Though I’m not sure that the passional is necessarily the libidinal, what Scott gestures to is the need for new (old?) modes not just of conceptualizing politics but doing it. I don’t mean to suggest that we should—or even could—simply take up the political imagination of al-Bura‘i and his followers. But Salomon is asking us, it seems, to consider these alternative political traditions as more than just an occasion for intellectual reflection, the site of a difference that is merely interesting to think with. In the last paragraph of his book, Salomon references Asad’s essay cited above and calls for “modes of thinking . . . that explore possibilities of political order beyond state sovereignty, that imagine a politics of communal autonomy, and that draw critically from premodern political traditions – not as a means of resurrecting the past, but as a tool for destabilizing the naturalness of the present.” I read Salomon as encouraging us—“all of us, Islamist, secularist, or otherwise,” as he notes earlier in the paragraph—to do politics differently, to lean on genres not usually linked to the political, to (learn to) inhabit passional, embodied, and affective modes that push against secular-liberal and capitalist logics and temporalities.
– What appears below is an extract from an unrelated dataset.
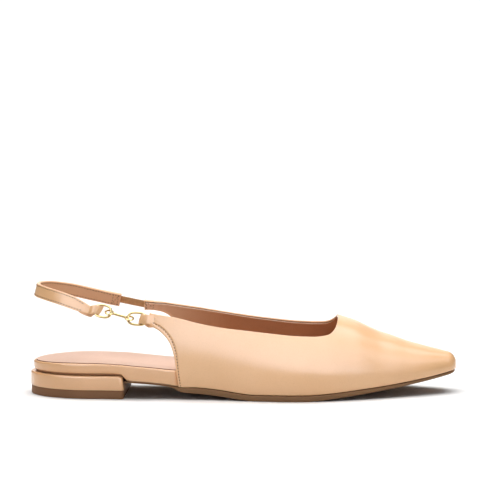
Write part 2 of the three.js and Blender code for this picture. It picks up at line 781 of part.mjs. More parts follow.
// Oval ring whose wire passes through the frame's origin
function makeRing({ origin, u, v, w }) {
  const steps = 28;
  const sides = 8;
  const rounded = value => Math.sign(value) * Math.abs(value) ** (2 / ringRoundness);
  const centre = angle => vec(0, 0, 0)
    .addScaledVector(u, 0.5 * ringLength * (1 + rounded(Math.cos(angle))))
    .addScaledVector(w, 0.5 * ringHeight * rounded(Math.sin(angle)))
    .add(origin);
  const rings = Array.from({ length: steps }, (_, i) => {
    const angle = (2 * Math.PI * (i + 0.5)) / steps;
    const along = centre(angle + 0.01).sub(centre(angle - 0.01)).normalize();
    const across = along.clone().cross(v);
    return Array.from({ length: sides }, (__, k) => {
      const turn = (2 * Math.PI * k) / sides;
      return centre(angle)
        .addScaledVector(across, wireRadius * Math.cos(turn))
        .addScaledVector(v, wireRadius * Math.sin(turn));
    });
  });
  return loft(rings, true);
}

// Bar with an eye round the wire of each ring
function makeBar() {
  const eyeRadius = eyeHoleRadius + eyeWireRadius;
  const ends = [rearFrame, frontFrame].map(({ origin, u }) => origin.clone().addScaledVector(u, ringLength));
  const direction = ends[1].clone().sub(ends[0]);
  const eyes = [rearFrame, frontFrame].map((frame, i) => {
    const eye = new THREE.TorusGeometry(eyeRadius, eyeWireRadius, 8, 18);
    eye.scale(1, 1, eyeStretch);
    const place = new THREE.Matrix4().makeBasis(frame.u, frame.v, frame.w).setPosition(ends[i]);
    return toSolid(eye.applyMatrix4(place));
  });
  const rod = new THREE.CylinderGeometry(barRadius, barRadius, direction.length() - 2 * eyeRadius, 10);
  const turn = new THREE.Quaternion().setFromUnitVectors(vec(0, 1, 0), direction.clone().normalize());
  rod.applyQuaternion(turn);
  const middle = ends[0].clone().add(ends[1]).multiplyScalar(0.5);
  rod.translate(middle.x, middle.y, middle.z);
  return fromSolid(toSolid(rod).add(eyes[0]).add(eyes[1]));
}

function piece(name, geometry, look) {
  const mesh = new THREE.Mesh(geometry, new THREE.MeshStandardMaterial(look));
  mesh.name = name;
  return mesh;
}

const shoe = new THREE.Group();
shoe.add(
  piece('upper', makeUpper(), leather),
  piece('footbed', makeFootbed(), leather),
  piece('insole_sock', makeSock(), paleLeather),
  piece('outsole', makeOutsole(), rubber),
  piece('heel_block', makeHeelBlock(), leather),
  piece('heel_top_piece', makeHeelTopPiece(), rubber),
  piece('sling_strap', makeStrap(), leather),
  piece('elastic_gore', makeElastic(), webbing),
  piece('front_ring', makeRing(frontFrame), gold),
  piece('rear_ring', makeRing(rearFrame), gold),
  piece('bit_bar', makeBar(), gold),
);

shoe.position.x = -heelRestX;

export default shoe;
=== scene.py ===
import math

import bmesh
import bpy
import numpy as np
from mathutils import Matrix, Vector
from mathutils.kdtree import KDTree


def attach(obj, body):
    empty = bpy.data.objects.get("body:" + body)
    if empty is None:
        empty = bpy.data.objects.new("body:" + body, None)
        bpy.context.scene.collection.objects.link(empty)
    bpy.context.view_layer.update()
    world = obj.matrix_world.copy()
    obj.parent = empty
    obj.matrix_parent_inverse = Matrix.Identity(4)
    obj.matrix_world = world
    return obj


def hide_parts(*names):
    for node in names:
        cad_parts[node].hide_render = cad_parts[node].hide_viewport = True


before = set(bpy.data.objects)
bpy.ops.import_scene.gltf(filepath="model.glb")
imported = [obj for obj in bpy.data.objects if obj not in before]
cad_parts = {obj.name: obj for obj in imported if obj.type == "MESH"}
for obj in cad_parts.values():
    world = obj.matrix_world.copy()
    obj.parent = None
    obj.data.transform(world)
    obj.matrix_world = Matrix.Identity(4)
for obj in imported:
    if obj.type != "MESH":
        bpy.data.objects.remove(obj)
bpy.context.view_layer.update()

# Right sling back flat on a pale studio floor. Shapes are worked out in millimetres from the heel's
# rearmost point, toe at +X, outer side of the foot at -Y, and turned to the frame's metres at the end.

print("frame loaded")

shoe = {
    "length": 264.0,
    "ballWidth": 77.0,
    "heelRound": 40.0,          # length of the rounded back of the heel
    "tipRound": 5.0,
    "tipDrop": 5.4,
    "throatHeight": 47.7,
    "throatFront": 190.0,
    "throatDepth": 15.0,
    "tuck": math.radians(15),   # how far the upper curls under its widest line
    "originX": 30.0,            # the frame's origin lies this far in front of the heel's back
    "fitGap": 0.3,
}
sole = {
    "heelHeight": 13.9,
    "heelBreast": 57.7,
    "topPiece": 5.1,
    "toeSpring": 12.8,
    "thickness": 3.6,
    "tipSetback": 1.4,
    "waistInset": 2.0,
    "footbed": 9.6,
    "footbedHeelInset": 1.8,
}

mm = 0.001


def smoothStep(value, start, end):
    t = np.clip((value - start) / (end - start), 0.0, 1.0)
    return t * t * (3.0 - 2.0 * t)


def smoothCurve(at, values):     # smooth between the rows of a table and never past them
    slopes = np.diff(values) / np.diff(at)
    before = np.append(slopes[0], slopes)
    after = np.append(slopes, slopes[-1])
    same = before * after > 0
    tangents = np.where(same, 2 * before * after / np.where(same, before + after, 1.0), 0.0)

    def read(share):
        s = np.clip(share, at[0], at[-1])
        i = np.clip(np.searchsorted(at, s, side="left") - 1, 0, len(at) - 2)
        step = at[i + 1] - at[i]
        t = (s - at[i]) / step
        rise = t * t * (3 - 2 * t)
        bend = t * (1 - t) * (1 - t) * tangents[i] + t * t * (t - 1) * tangents[i + 1]
        return values[i] + (values[i + 1] - values[i]) * rise + step * bend

    return read


def tableOf(names, rows):        # one smooth curve for each named column, over shares of the shoe's length
    rows = np.array(rows, float)
    return {name: smoothCurve(rows[:, 0], rows[:, i + 1]) for i, name in enumerate(names)}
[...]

I’m not sure what those other political traditions might be, exactly, or how Salomon (or Asad) expect us to access them. But rather than simply engage our non-liberal and non-secular interlocutors on a conceptual level—seeing them as offering different ways to think about the world—might we also ask whether those different ways of seeing the world could lead to different ways of living it, and changing it? That is, might “taking seriously” lead us to a politics of justice that embraces rather than rejects hagiographic attachments, communal ontologies, libidinal affects, and apocalyptic and eschatological time?